Each school system is clearly different from the others, however, we produce content on the smallest building blocks that can be put together like a puzzle. So we had a great test environment in Germany, which allowed us to learn what the implementation in other countries could look like. Therefore, I am of the opinion that I have the best possible basic situation to create something here in Germany. We are also really proud that we will do this from Germany. And would that have been easier in the USA? To be honest, I don’t know. Maybe if it had been founded in the USA, I would say the exact opposite and say “Ah, USA was the best foundation for us”.

Question 10: EdTech is getting more and more attention. Do you think this could be the next big boom market for startups?
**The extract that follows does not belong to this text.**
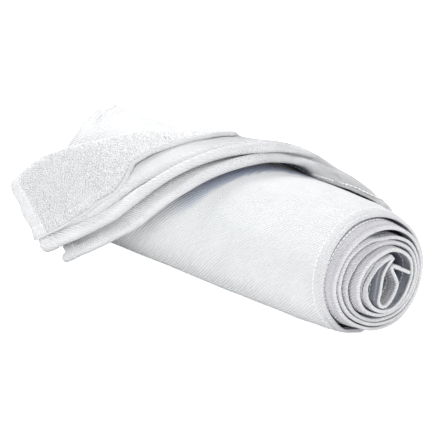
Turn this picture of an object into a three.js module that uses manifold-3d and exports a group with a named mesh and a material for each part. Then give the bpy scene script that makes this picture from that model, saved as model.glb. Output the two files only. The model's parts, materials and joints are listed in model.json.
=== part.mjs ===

Definitely. I think this was already evident three years ago in India when the first big EduTechs started there. The world’s largest EduTech BYJU’S, which is now valued at 11.3 billion US dollars, shows how incredibly large this market can become. It has to be said that this Indian company is really only available in India and not really available in other countries yet, but is already valued at over 11 billion. That is why I believe that the education market is one of the largest markets of the future. That is also because it allows for a super large number of sub-sectors. On the one hand, there is the K12 market in which we are active. Then there is the post-secondary sector, i.e. towards university and beyond that, education within the company itself. The principle behind this large market is that with the technologies we have today, we are able to make education so much more efficient than it is today. On the one hand, we have a huge responsibility, and on the other hand, we have huge market prospects.

Thank you very much, Alex, for the detailed interview. We keep our fingers crossed for your further plans and will follow them with great interest!